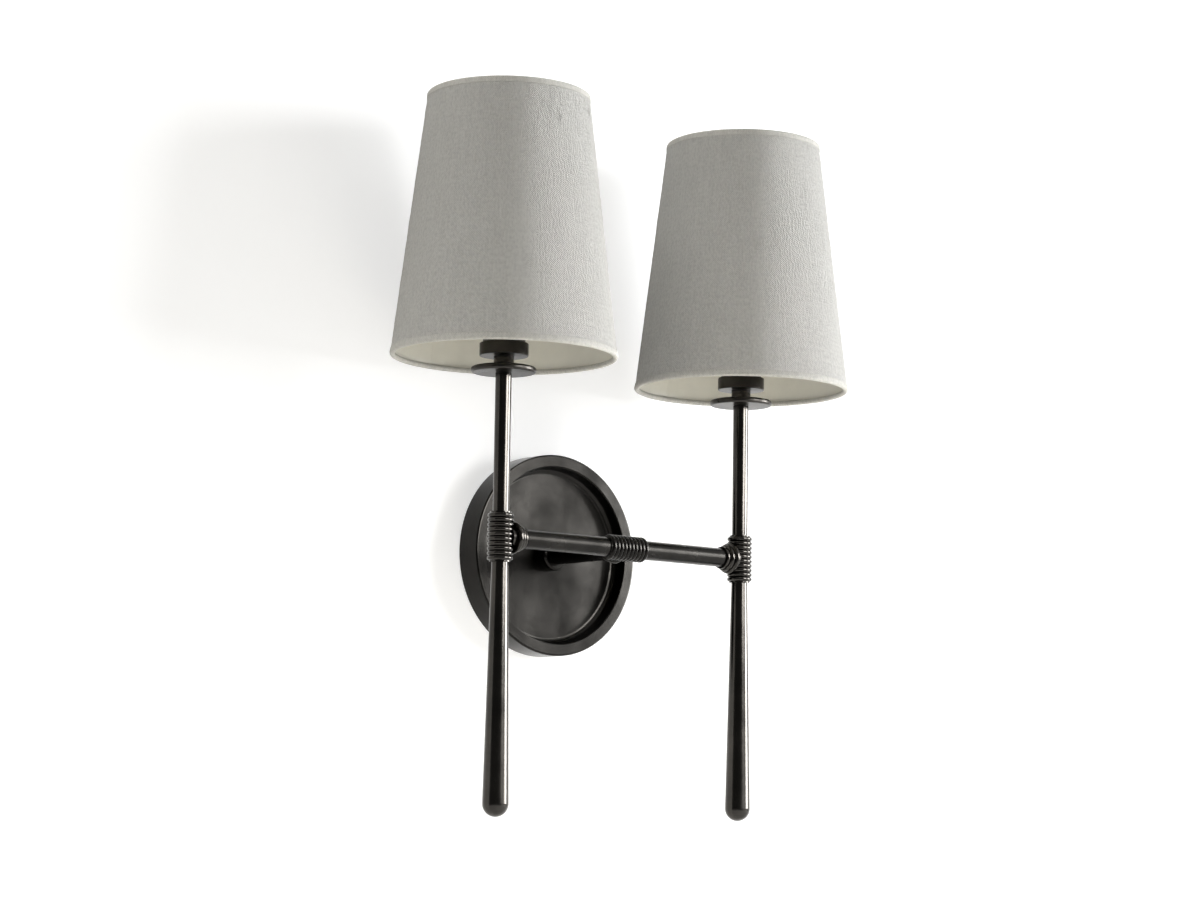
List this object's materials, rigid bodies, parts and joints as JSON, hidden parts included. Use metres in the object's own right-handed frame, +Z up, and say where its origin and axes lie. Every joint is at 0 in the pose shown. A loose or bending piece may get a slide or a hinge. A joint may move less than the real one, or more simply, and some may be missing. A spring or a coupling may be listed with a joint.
{
  "type": "double arm wall sconce",
  "caption": "Wall light with a round dish plate, an arm to a crossbar, uprights with ribbed tees, and tapered linen shades that turn and lift off.",
  "frame": {"origin": "centre of the wall plate on the wall plane, between the slots for the wall box screws", "axes": "+X to the right seen from the room, +Y into the wall, +Z up; the object lies at y <= 0"},
  "size_m": [0.3356, 0.1548, 0.4416],
  "materials": {
    "bronze_dark": "dark bronze, satin, lightly brushed",
    "zinc_steel": "zinc plated",
    "green_steel": "green ground screw",
    "moulded_black": "moulded, matt",
    "brass": "plain brass",
    "lead_insulation": "flexible insulation",
    "linen": "off-white slubbed linen",
    "linen_trim": "folded linen tape",
    "shade_liner": "cream translucent liner",
    "white_wire": "white lacquered wire",
    "bulb_glass": "clear",
    "nickel": "nickel plated cap",
    "solder": "solder contact",
    "filament": "glass post with coated filaments"
  },
  "bodies": {
    "fixture": {"arm_boss": "bronze_dark", "arm_lock_washer": "zinc_steel", "arm_nipples": "zinc_steel", "arm_nut": "zinc_steel", "backplate": "bronze_dark", "centre_tee": "bronze_dark", "crossbar_nipples": "zinc_steel", "ground_screw": "green_steel", "holder_nuts": "zinc_steel", "lamp_nipples": "zinc_steel", "left_centre_contact": "brass", "left_crossbar": "bronze_dark", "left_drip_disc": "bronze_dark", "left_holder_cup": "bronze_dark", "left_lampholder": "moulded_black", "left_leads": "lead_insulation", "left_lower_rod": "bronze_dark", "left_screw_shell": "brass", "left_seat_ring": "moulded_black", "left_sleeve": "bronze_dark", "left_stem": "bronze_dark", "left_tee": "bronze_dark", "plate_set_screws": "bronze_dark", "right_centre_contact": "brass", "right_crossbar": "bronze_dark", "right_drip_disc": "bronze_dark", "right_holder_cup": "bronze_dark", "right_lampholder": "moulded_black", "right_leads": "lead_insulation", "right_lower_rod": "bronze_dark", "right_screw_shell": "brass", "right_seat_ring": "moulded_black", "right_sleeve": "bronze_dark", "right_stem": "bronze_dark", "right_tee": "bronze_dark", "stem_nipples": "zinc_steel", "wall_arm": "bronze_dark", "wall_pan": "zinc_steel"},
    "left_ring": {"left_shade_ring": "moulded_black"},
    "left_shade": {"left_shade_cover": "linen", "left_shade_liner": "shade_liner", "left_shade_bottom_ring": "white_wire", "left_shade_spider": "white_wire", "left_shade_trims": "linen_trim"},
    "left_bulb": {"left_bulb_glass": "bulb_glass", "left_bulb_cap": "nickel", "left_bulb_tip": "solder", "left_bulb_core": "filament"},
    "right_ring": {"right_shade_ring": "moulded_black"},
    "right_shade": {"right_shade_cover": "linen", "right_shade_liner": "shade_liner", "right_shade_bottom_ring": "white_wire", "right_shade_spider": "white_wire", "right_shade_trims": "linen_trim"},
    "right_bulb": {"right_bulb_glass": "bulb_glass", "right_bulb_cap": "nickel", "right_bulb_tip": "solder", "right_bulb_core": "filament"}
  },
  "joints": [
    {"name": "left_shade_lift", "type": "slide", "parent": "fixture", "child": "left_ring", "axis": [0, 0, 1], "range_m": [0, 0.12]},
    {"name": "left_shade_turn", "type": "hinge", "parent": "left_ring", "child": "left_shade", "pos_m": [-0.098, -0.085, 0.1346], "axis": [0, 0, 1], "continuous": true},
    {"name": "left_bulb_lift", "type": "slide", "parent": "fixture", "child": "left_bulb", "axis": [0, 0, 1], "range_m": [0, 0.15]},
    {"name": "right_shade_lift", "type": "slide", "parent": "fixture", "child": "right_ring", "axis": [0, 0, 1], "range_m": [0, 0.12]},
    {"name": "right_shade_turn", "type": "hinge", "parent": "right_ring", "child": "right_shade", "pos_m": [0.098, -0.085, 0.1346], "axis": [0, 0, 1], "continuous": true},
    {"name": "right_bulb_lift", "type": "slide", "parent": "fixture", "child": "right_bulb", "axis": [0, 0, 1], "range_m": [0, 0.15]}
  ]
}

→ GIVEN EXERCISE
Write the data from above out again, exactly.

→ RESPONSE
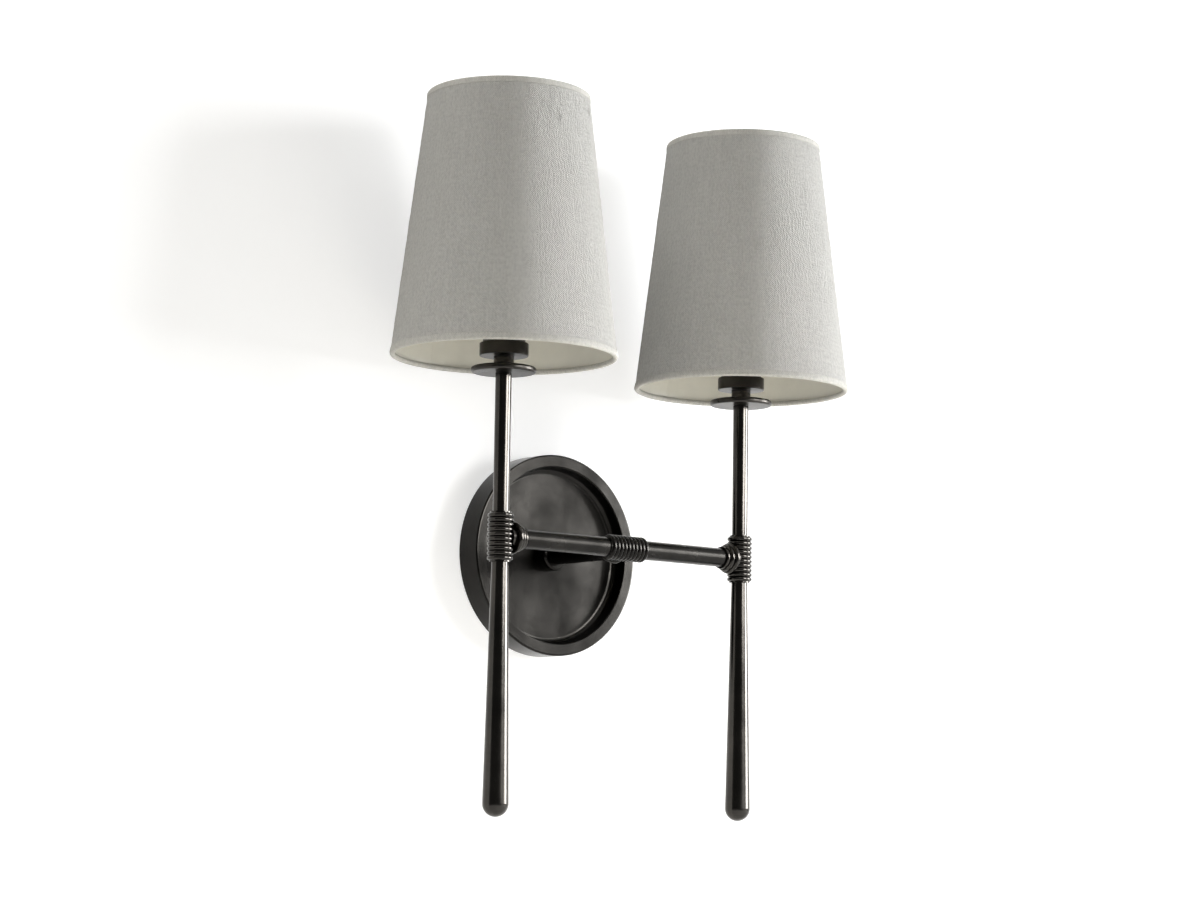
List this object's materials, rigid bodies, parts and joints as JSON, hidden parts included. Use metres in the object's own right-handed frame, +Z up, and say where its origin and axes lie. Every joint is at 0 in the pose shown. A loose or bending piece may get a slide or a hinge. A joint may move less than the real one, or more simply, and some may be missing. A spring or a coupling may be listed with a joint.
{
  "type": "double arm wall sconce",
  "caption": "Wall light with a round dish plate, an arm to a crossbar, uprights with ribbed tees, and tapered linen shades that turn and lift off.",
  "frame": {"origin": "centre of the wall plate on the wall plane, between the slots for the wall box screws", "axes": "+X to the right seen from the room, +Y into the wall, +Z up; the object lies at y <= 0"},
  "size_m": [0.3356, 0.1548, 0.4416],
  "materials": {
    "bronze_dark": "dark bronze, satin, lightly brushed",
    "zinc_steel": "zinc plated",
    "green_steel": "green ground screw",
    "moulded_black": "moulded, matt",
    "brass": "plain brass",
    "lead_insulation": "flexible insulation",
    "linen": "off-white slubbed linen",
    "linen_trim": "folded linen tape",
    "shade_liner": "cream translucent liner",
    "white_wire": "white lacquered wire",
    "bulb_glass": "clear",
    "nickel": "nickel plated cap",
    "solder": "solder contact",
    "filament": "glass post with coated filaments"
  },
  "bodies": {
    "fixture": {"arm_boss": "bronze_dark", "arm_lock_washer": "zinc_steel", "arm_nipples": "zinc_steel", "arm_nut": "zinc_steel", "backplate": "bronze_dark", "centre_tee": "bronze_dark", "crossbar_nipples": "zinc_steel", "ground_screw": "green_steel", "holder_nuts": "zinc_steel", "lamp_nipples": "zinc_steel", "left_centre_contact": "brass", "left_crossbar": "bronze_dark", "left_drip_disc": "bronze_dark", "left_holder_cup": "bronze_dark", "left_lampholder": "moulded_black", "left_leads": "lead_insulation", "left_lower_rod": "bronze_dark", "left_screw_shell": "brass", "left_seat_ring": "moulded_black", "left_sleeve": "bronze_dark", "left_stem": "bronze_dark", "left_tee": "bronze_dark", "plate_set_screws": "bronze_dark", "right_centre_contact": "brass", "right_crossbar": "bronze_dark", "right_drip_disc": "bronze_dark", "right_holder_cup": "bronze_dark", "right_lampholder": "moulded_black", "right_leads": "lead_insulation", "right_lower_rod": "bronze_dark", "right_screw_shell": "brass", "right_seat_ring": "moulded_black", "right_sleeve": "bronze_dark", "right_stem": "bronze_dark", "right_tee": "bronze_dark", "stem_nipples": "zinc_steel", "wall_arm": "bronze_dark", "wall_pan": "zinc_steel"},
    "left_ring": {"left_shade_ring": "moulded_black"},
    "left_shade": {"left_shade_cover": "linen", "left_shade_liner": "shade_liner", "left_shade_bottom_ring": "white_wire", "left_shade_spider": "white_wire", "left_shade_trims": "linen_trim"},
    "left_bulb": {"left_bulb_glass": "bulb_glass", "left_bulb_cap": "nickel", "left_bulb_tip": "solder", "left_bulb_core": "filament"},
    "right_ring": {"right_shade_ring": "moulded_black"},
    "right_shade": {"right_shade_cover": "linen", "right_shade_liner": "shade_liner", "right_shade_bottom_ring": "white_wire", "right_shade_spider": "white_wire", "right_shade_trims": "linen_trim"},
    "right_bulb": {"right_bulb_glass": "bulb_glass", "right_bulb_cap": "nickel", "right_bulb_tip": "solder", "right_bulb_core": "filament"}
  },
  "joints": [
    {"name": "left_shade_lift", "type": "slide", "parent": "fixture", "child": "left_ring", "axis": [0, 0, 1], "range_m": [0, 0.12]},
    {"name": "left_shade_turn", "type": "hinge", "parent": "left_ring", "child": "left_shade", "pos_m": [-0.098, -0.085, 0.1346], "axis": [0, 0, 1], "continuous": true},
    {"name": "left_bulb_lift", "type": "slide", "parent": "fixture", "child": "left_bulb", "axis": [0, 0, 1], "range_m": [0, 0.15]},
    {"name": "right_shade_lift", "type": "slide", "parent": "fixture", "child": "right_ring", "axis": [0, 0, 1], "range_m": [0, 0.12]},
    {"name": "right_shade_turn", "type": "hinge", "parent": "right_ring", "child": "right_shade", "pos_m": [0.098, -0.085, 0.1346], "axis": [0, 0, 1], "continuous": true},
    {"name": "right_bulb_lift", "type": "slide", "parent": "fixture", "child": "right_bulb", "axis": [0, 0, 1], "range_m": [0, 0.15]}
  ]
}